Have you thought lately about a primary function Jesus said you have; one you cannot, to my thinking, fulfill as long as you’re involved in ongoing sexual sin?
“You are the salt of the earth, but if the salt has lost his savor, with what shall it be salted? It is thenceforth good for nothing, but to be cast out, and to be trodden under the foot of men. You are the light of the world. A city that is set upon a hill cannot be hid.” (Matthew 5: 13-14)
He didn’t invite you to be salt and light, nor did He ask you to consider it. He said that’s what you are. That’s your function, and moral compromise weakens your ability to fulfill it, just as surely as drunkenness would weaken an athlete’s ability to run a race. And when your ability to fulfill your role is weakened, we all suffer.

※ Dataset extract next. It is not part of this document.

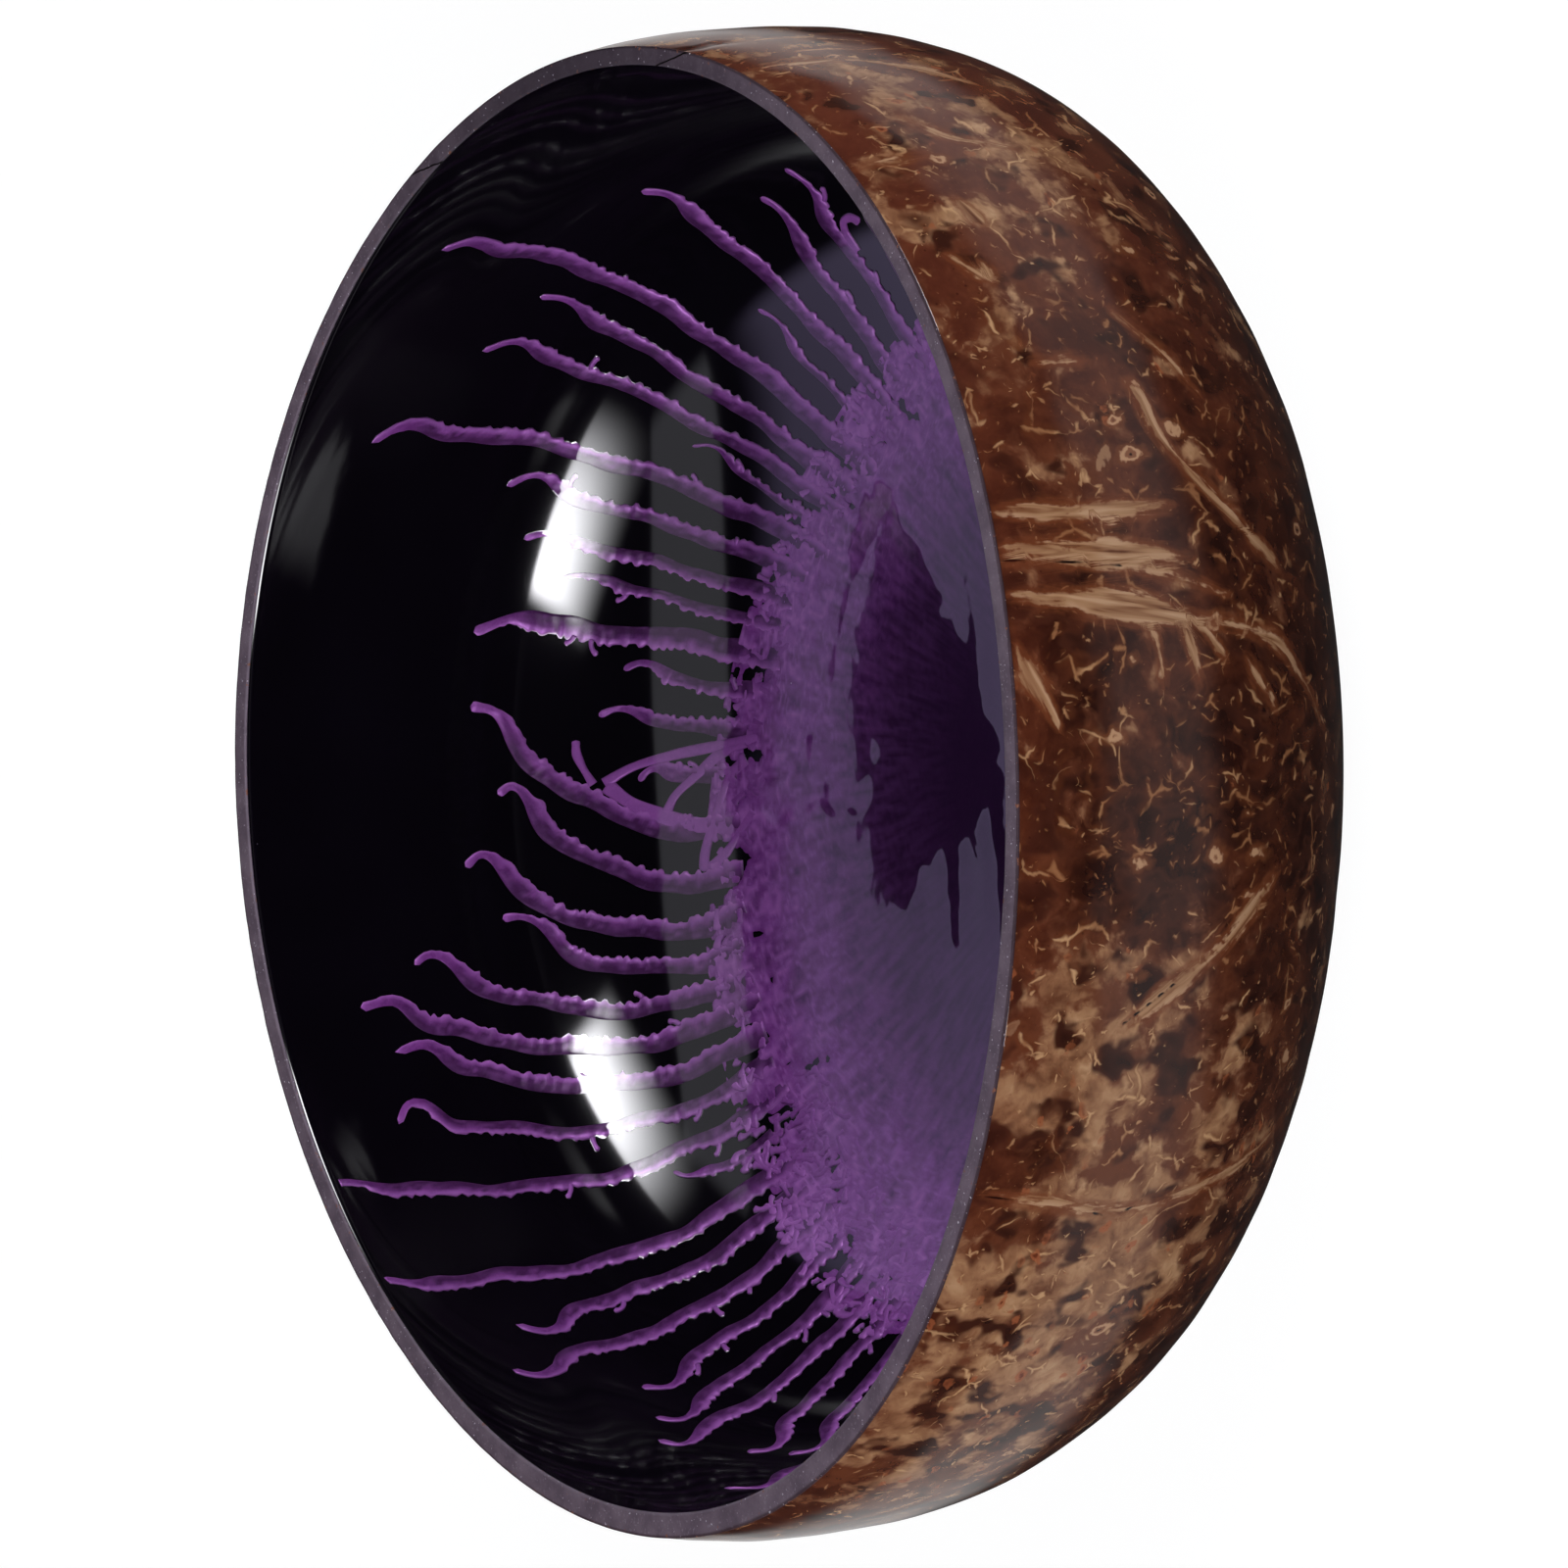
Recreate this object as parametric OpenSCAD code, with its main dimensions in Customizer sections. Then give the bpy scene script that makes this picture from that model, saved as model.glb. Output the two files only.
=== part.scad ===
// Bowl made from half a coconut shell: the nut is cut across above its widest ring,
// its end is sanded flat to stand on, and the inside is lacquered black with purple
// paint poured into the bottom and run up the wall.
// +Z points up, and the origin is the middle of the bowl's box at table height.

/* [Shell] */
// Radius of the nut at its widest ring
shell_radius = 66; // [56:0.5:74]
// Height of the finished bowl, from the table to the rim
bowl_height = 54.5; // [50:0.5:60]
// Height of the widest ring above the table
belly_height = 41.3; // [36:0.1:46]
// Radius of the flat foot sanded on the nut's end
foot_radius = 18; // [12:0.5:24]
// Mean thickness of the shell at the rim
wall = 1.65; // [1.2:0.05:2.6]
// Thickness of the shell over the foot
floor_thickness = 2.6; // [1.6:0.1:4]
// How far the nut's end leans out under the rim's middle, toward +X
lean = 1.6; // [0:0.1:4]

/* [Outline] */
// How full the side is between belly and foot: 2 is an ellipse, more is boxier
fullness = 2.55; // [2:0.05:3]
// How much longer the ring is along its long axis, as a share of the radius
oval_share = 0.025; // [0:0.005:0.05]
// Direction of the long axis, in degrees from +X
oval_turn = -16.5; // [-90:0.5:90]
// Height of the nut's three soft corners, as a share of the radius
lobe_share = 0.019; // [0:0.001:0.03]
// Direction of the first soft corner, in degrees from +X
lobe_turn = -36.4; // [-60:0.2:60]
// How much thicker the wall is on the -X side, as a share of the wall
wall_drift_share = 0.18; // [0:0.02:0.3]

/* [Lacquer] */
// Thickness of the black lacquer inside
lining = 0.3; // [0.2:0.05:0.6]
// Thickness of the lacquer on the cut rim
rim_coat = 0.25; // [0.15:0.05:0.5]
// How far the rim's lacquer is rounded in from its two edges
rim_round = 0.35; // [0.1:0.05:0.5]

/* [Paint] */
// Depth of the paint where it pooled
pool_depth = 0.4; // [0.2:0.05:0.8]
// Height of a run of paint on the wall
run_depth = 0.35; // [0.2:0.05:0.6]
// Width of a full run of paint
run_width = 2.4; // [1.2:0.1:2.5]
// Width of a run's thread at its tip
tip_width = 0.6; // [0.3:0.1:1]
// Bare gap under and between the paint's pieces
paint_gap = 0.08; // [0.05:0.01:0.2]
// Mean climb of the pool's edge, as a share of the way from the bottom to the rim
pool_share = 0.4; // [0.3:0.01:0.45]
// How much higher the pool's edge climbs on the -X side, as a share of the same way
pool_drift_share = 0.08; // [0:0.01:0.1]

/* [Hidden] */

// Steps round the bowl and up its side
around = 72;
rows = 18;
// Depth of the block that sands the foot, well past the nut's end
sanding_depth = 4;

// Shares along the pool, from its middle to its edge
pool_row_shares = [0.25, 0.5, 0.72, 0.88, 0.97, 1];
// Depth of the pool at those rows, as shares of its full depth
pool_depth_shares = [1, 1, 1, 0.95, 0.8, 0.45];
// Direction in which the pool's edge climbs highest
pool_turn = 160;
// Second wave of the pool's edge, as a share of the way to the rim
pool_wave_share = 0.03;

// Stations along a run, as shares of its length, with its width and height there
// as shares of the step between tip and root width and of the full height
run_station_shares = [
    [0, 0.8, 1],
    [0.15, 0.9, 1],
    [0.32, 0.95, 1],
    [0.5, 0.95, 1],
    [0.65, 0.85, 1],
    [0.78, 0.9, 1],
    [0.87, 0.6, 0.9],
    [0.94, 0.15, 0.8],
    [1, 0, 0.6]
];
// Share of a run's half width at which its top is flat
run_top_share = 0.55;
// How strongly a run bends toward its tip, and how far its tip's hook swings
run_bend = 1.6;
run_hook = 1.3;

// Runs of paint on the far side, one row each: where the run leaves the pool and where
// its tip ends, in degrees from +X, how far the tip climbs as a share of the bare wall
// between the pool's edge and the rim, and the run's width as a share of the full width
far_run_shares = [
    [16, 13, 0.36, 0.9],
    [21.5, 18, 0.42, 0.9],
    [27.5, 22.5, 0.41, 1],
    [32.5, 28, 0.62, 1.05],
    [37.5, 35.5, 0.27, 0.7],
    [42.5, 36, 0.86, 1.1],
    [47.5, 43, 0.68, 0.95],
    [51.5, 48.5, 0.74, 0.9],
    [55, 54, 0.26, 0.6],
    [59, 57.5, 0.84, 1],
    [63.5, 63, 0.61, 0.9],
    [67.5, 67.5, 0.54, 0.8],
    [71, 70.5, 0.46, 0.7],
    [75, 75.5, 0.61, 1.1],
    [80, 79.5, 0.27, 0.8],
    [85, 84, 0.31, 0.8],
    [90.5, 90, 0.21, 0.9],
    [96.5, 83, 0.59, 1.05],
    [102, 90, 0.53, 1],
    [106.5, 96, 0.61, 1],
    [110.5, 102.5, 0.53, 0.9],
    [114, 105, 0.73, 0.95],
    [117.5, 109, 0.81, 1],
    [121, 113, 0.77, 1],
    [124.5, 118.5, 0.81, 0.85],
    [128, 124, 0.94, 0.9],
    [132, 130.5, 0.26, 0.7],
    [136, 135, 0.94, 1],
    [140, 140.5, 0.76, 1],
    [144, 146, 0.82, 1],
    [148, 150.5, 0.64, 0.95],
    [152, 155, 0.67, 0.95],
    [156, 159.5, 0.71, 1],
    [160, 163.5, 0.59, 0.95],
    [164.5, 166.5, 0.53, 0.9]
];
// Runs on the near side are spread evenly, and waves set their tips and widths
near_runs = 34;
near_start = 171;
near_sweep = 200;
near_reach_share = 0.52;
near_wave_shares = [0.17, 0.13];
near_width_share = 0.9;
near_swing = 4;

// The nut's long half axis, such that the sanded foot has its radius at table height
nut_half = belly_height / pow(1 - pow(foot_radius / shell_radius, fullness), 1 / fullness);
nut_end = nut_half - belly_height;
shell_top = bowl_height - rim_coat;

// Angle on the nut's outline at a height above the belly
function level(z) = asin(pow((z - belly_height) / nut_half, fullness / 2));
top_level = level(shell_top);
levels = [for (j = [1:rows]) -90 + j * (top_level + 90) / rows];

// The ring's swell at an angle round the bowl, near 1
function swell(a) =
    1 + oval_share * cos(2 * (a - oval_turn)) + lobe_share * cos(3 * (a - lobe_turn));

// Radius and height of the nut's outside at an angle on its outline
function outline(t) = [
    shell_radius * pow(abs(cos(t)), 2 / fullness),
    belly_height + nut_half * sign(sin(t)) * pow(abs(sin(t)), 2 / fullness)
];

// Outward direction of the outline, level above the belly
function outward(p) =
    let (
        rise = max(0, belly_height - p[1]) / nut_half,
        n = [pow(p[0] / shell_radius, fullness - 1) / shell_radius, -pow(rise, fullness - 1) / nut_half]
    ) n / norm(n);

// Thickness of the shell at an angle on its outline and an angle round the bowl
function thickness(t, a) =
    let (floor_part = t < 0 ? pow(sin(t), 2) : 0)
    wall * (1 - wall_drift_share * cos(a) * (1 - floor_part))
    + (floor_thickness + nut_end - wall) * floor_part;

// Point before centring, at a radius and height
function swollen(p, a) = [
    p[0] * swell(a) * cos(a) - lean * p[1] / bowl_height,
    p[0] * swell(a) * sin(a),
    p[1]
];
function angle_of(i) = 360 * i / around;

// Middle of the nut's box seen from above
box_points = [for (t = levels, i = [0:around - 1]) swollen(outline(t), angle_of(i))];
box_xs = [for (p = box_points) p[0]];
box_ys = [for (p = box_points) p[1]];
box_middle = [(max(box_xs) + min(box_xs)) / 2, (max(box_ys) + min(box_ys)) / 2, 0];

// Point on the nut's outside, and a point at a depth inside its inner face
function outside(t, a) = swollen(outline(t), a) - box_middle;
function inside(t, a, depth = 0) =
    swollen(outline(t) - (thickness(t, a) + depth) * outward(outline(t)), a) - box_middle;

// Angle on the outline at a share of the way from the bottom to the rim
function climb(share) = -90 + share * (top_level + 90);

// Closed solid between an outer and an inner cap: each has a pole and the same rings
module cap_solid(outer_pole, outer_rings, inner_pole, inner_rings) {
    n = len(outer_rings[0]);
    m = len(outer_rings);
    outer_points = [for (r = outer_rings, p = r) p];
    inner_points = [for (r = inner_rings, p = r) p];
    points = concat([outer_pole], outer_points, [inner_pole], inner_points);
    second = 1 + m * n;
    edge = m - 1;
    function at(pole, j, i) = pole + 1 + j * n + i % n;
    // The two triangles of one patch of a cap, seen from the cap's convex side
    function lower(pole, j, i) = [at(pole, j, i), at(pole, j + 1, i), at(pole, j + 1, i + 1)];
    function upper(pole, j, i) = [at(pole, j, i), at(pole, j + 1, i + 1), at(pole, j, i + 1)];
    function turned(f) = [f[0], f[2], f[1]];
    faces = concat(
        [for (i = [0:n - 1]) [0, at(0, 0, i), at(0, 0, i + 1)]],
        [for (j = [0:m - 2], i = [0:n - 1]) lower(0, j, i)],
        [for (j = [0:m - 2], i = [0:n - 1]) upper(0, j, i)],
        [for (i = [0:n - 1]) [second, at(second, 0, i + 1), at(second, 0, i)]],
        [for (j = [0:m - 2], i = [0:n - 1]) turned(lower(second, j, i))],
        [for (j = [0:m - 2], i = [0:n - 1]) turned(upper(second, j, i))],
        [for (i = [0:n - 1]) [at(0, edge, i), at(second, edge, i), at(second, edge, i + 1)]],
        [for (i = [0:n - 1]) [at(0, edge, i), at(second, edge, i + 1), at(0, edge, i + 1)]]
    );
    polyhedron(points = points, faces = faces);
}

// Closed tube through rings of points, flat at both ends unless it closes on itself
module tube_solid(rings, closed = false) {
    n = len(rings[0]);
    m = len(rings);
    last = closed ? m - 1 : m - 2;
    points = [for (r = rings, p = r) p];
    function at(j, i) = (j % m) * n + i % n;
    sides = concat(
        [for (j = [0:last], i = [0:n - 1]) [at(j, i), at(j, i + 1), at(j + 1, i + 1)]],
        [for (j = [0:last], i = [0:n - 1]) [at(j, i), at(j + 1, i + 1), at(j + 1, i)]]
    );
    ends = [[for (i = [n - 1:-1:0]) at(0, i)], [for (i = [0:n - 1]) at(m - 1, i)]];
    polyhedron(points = points, faces = closed ? sides : concat(sides, ends));
}

// Hard shell, sanded flat under its end
module shell() {
    color([0.3, 0.17, 0.1])
        difference() {
            cap_solid(
                outside(-90, 0),
                [for (t = levels) [for (i = [0:around - 1]) outside(t, angle_of(i))]],
                inside(-90, 0),
                [for (t = levels) [for (i = [0:around - 1]) inside(t, angle_of(i))]]
            );
            translate([0, 0, -sanding_depth])
                cylinder(r = shell_radius, h = sanding_depth);
        }
}

// Black lacquer over the whole inside
module black_lining() {
    color([0.03, 0.025, 0.04])
        cap_solid(
            inside(-90, 0),
            [for (t = levels) [for (i = [0:around - 1]) inside(t, angle_of(i))]],
            inside(-90, 0, lining),
            [for (t = levels) [for (i = [0:around - 1]) inside(t, angle_of(i), lining)]]
        );
}

// Satin lacquer over the cut edge of shell and lining
module rim_lacquer() {
    lift = [0, 0, rim_coat];
    function edge(a, share) =
        let (out = outside(top_level, a), in = inside(top_level, a, lining)) out + share * (in - out);
    function round_share(a) =
        rim_round / norm(inside(top_level, a, lining) - outside(top_level, a));
    function section(a) = [
        edge(a, 0),
        edge(a, 0) + lift / 2,
        edge(a, round_share(a)) + lift,
        edge(a, 1 - round_share(a)) + lift,
        edge(a, 1) + lift / 2,
        edge(a, 1)
    ];
    color([0.31, 0.3, 0.34])
        tube_solid([for (i = [0:around - 1]) section(-angle_of(i))], closed = true);
}

// Share of the way to the rim at which the pool ends, at an angle round the bowl
function pool_reach(a) =
    pool_share + pool_drift_share * cos(a - pool_turn) + pool_wave_share * cos(2 * (a - pool_turn));

// Paint lying in the bottom, thinner toward its edge
module paint_pool() {
    function ring(k, depth) = [
        for (i = [0:around - 1])
            inside(climb(pool_row_shares[k] * pool_reach(angle_of(i))), angle_of(i), depth)
    ];
    last = len(pool_row_shares) - 1;
    base = lining + paint_gap;
    color([0.42, 0.2, 0.5])
        cap_solid(
            inside(-90, 0, base),
            [for (k = [0:last]) ring(k, base)],
            inside(-90, 0, base + pool_depth),
            [for (k = [0:last]) ring(k, base + pool_depth * pool_depth_shares[k])]
        );
}

// One run of paint from the pool to its tip: root and tip angle, climb and width share
module run(root, tip, climb_share, width_share) {
    start = pool_reach(root) + paint_gap / shell_radius;
    function middle(s) =
        root + (tip - root) * pow(s, run_bend) + run_hook * sin(360 * s) * pow(s, 2);
    function section(st) =
        let (
            t = climb(start + st[0] * climb_share * (1 - start)),
            a = middle(st[0]),
            spread = norm(inside(t, a) - inside(t, a + 1)),
            half = (tip_width + (run_width * width_share - tip_width) * st[1]) / 2 / spread,
            base = lining + paint_gap,
            top = base + run_depth * st[2]
        ) [
            inside(t, a - half, base),
            inside(t, a - half * run_top_share, top),
            inside(t, a + half * run_top_share, top),
            inside(t, a + half, base)
        ];
    tube_solid([for (st = run_station_shares) section(st)]);
}

// Runs of paint on the wall, all round the bowl
module paint_runs() {
    color([0.48, 0.24, 0.56]) {
        for (r = far_run_shares)
            run(r[0], r[1], r[2], r[3]);
        for (k = [0:near_runs - 1]) {
            root = near_start + near_sweep * k / near_runs;
            wave = near_wave_shares[0] * sin(3 * root) + near_wave_shares[1] * sin(root * root);
            run(root, root + near_swing * sin(2 * root), near_reach_share + wave, near_width_share);
        }
    }
}

shell();
black_lining();
rim_lacquer();
paint_pool();
paint_runs();
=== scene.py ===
import math

import bpy
import numpy as np
from mathutils import Matrix


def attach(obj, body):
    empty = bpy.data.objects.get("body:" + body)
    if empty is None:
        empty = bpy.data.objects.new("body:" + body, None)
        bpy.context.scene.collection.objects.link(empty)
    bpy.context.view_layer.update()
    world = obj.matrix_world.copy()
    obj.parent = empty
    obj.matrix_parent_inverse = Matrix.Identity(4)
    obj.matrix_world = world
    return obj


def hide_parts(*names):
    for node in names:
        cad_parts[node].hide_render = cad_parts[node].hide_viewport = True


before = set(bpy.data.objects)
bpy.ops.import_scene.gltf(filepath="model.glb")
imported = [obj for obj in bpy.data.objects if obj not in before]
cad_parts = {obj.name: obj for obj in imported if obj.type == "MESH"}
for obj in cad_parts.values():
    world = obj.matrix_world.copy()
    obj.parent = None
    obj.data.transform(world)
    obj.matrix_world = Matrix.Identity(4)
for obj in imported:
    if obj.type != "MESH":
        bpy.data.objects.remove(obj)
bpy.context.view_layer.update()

scene = bpy.context.scene
scene.view_settings.view_transform = "Standard"

# The stage: a long lens above the near rim, turned on its side so that the far rim is at
# the picture's left, a pale table under the bowl, and studio lamps.
mm = 0.001
view_tilt = math.radians(33.29)
view_roll = 0.0545
view_distance = 898.6
view_lens = 231.86
rim_middle = np.array([-0.056, -1.143, 54.5])
aim_right, aim_up = 15.43, 0.75


def unit(way):
    """Vectors brought to length 1."""
    return way / np.linalg.norm(way, axis=-1, keepdims=True)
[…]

It’s not just about you. It never was. Someone else, directly or indirectly, is also affected by your compromise. People who already hold Christianity in contempt get fresh ammunition every time a Christian’s secret sin is brought to light, the undecided are given yet another reason not to decide, and fellow believers are demoralized in their own efforts to be an effective influence. And even if your sin has not (yet) been brought to light, the thing itself can’t help but weaken your zeal by polluting your mind and hardening your heart. In that case, you may be a true believer, but you’re hardly one who’s equipped for battle.
Intervention is Inevitable
Considering all this, is it any wonder your Coach is intervening? He’s interrupting your life because something in it is wrong and needs to be made right. Whatever that something is, you can be sure of this much:
- It gratifies, but your own history by now should prove it doesn’t really satisfy.
- It’s hurting someone. It’s hurting you, of course, and it’s offending God, which is no small offense. But it’s also hurting someone close to you – a wife, a friend, a child – who deserves better.
- Meanwhile, it’s keeping you from fulfilling your potential, calling, and role. And we’re all suffering as a result.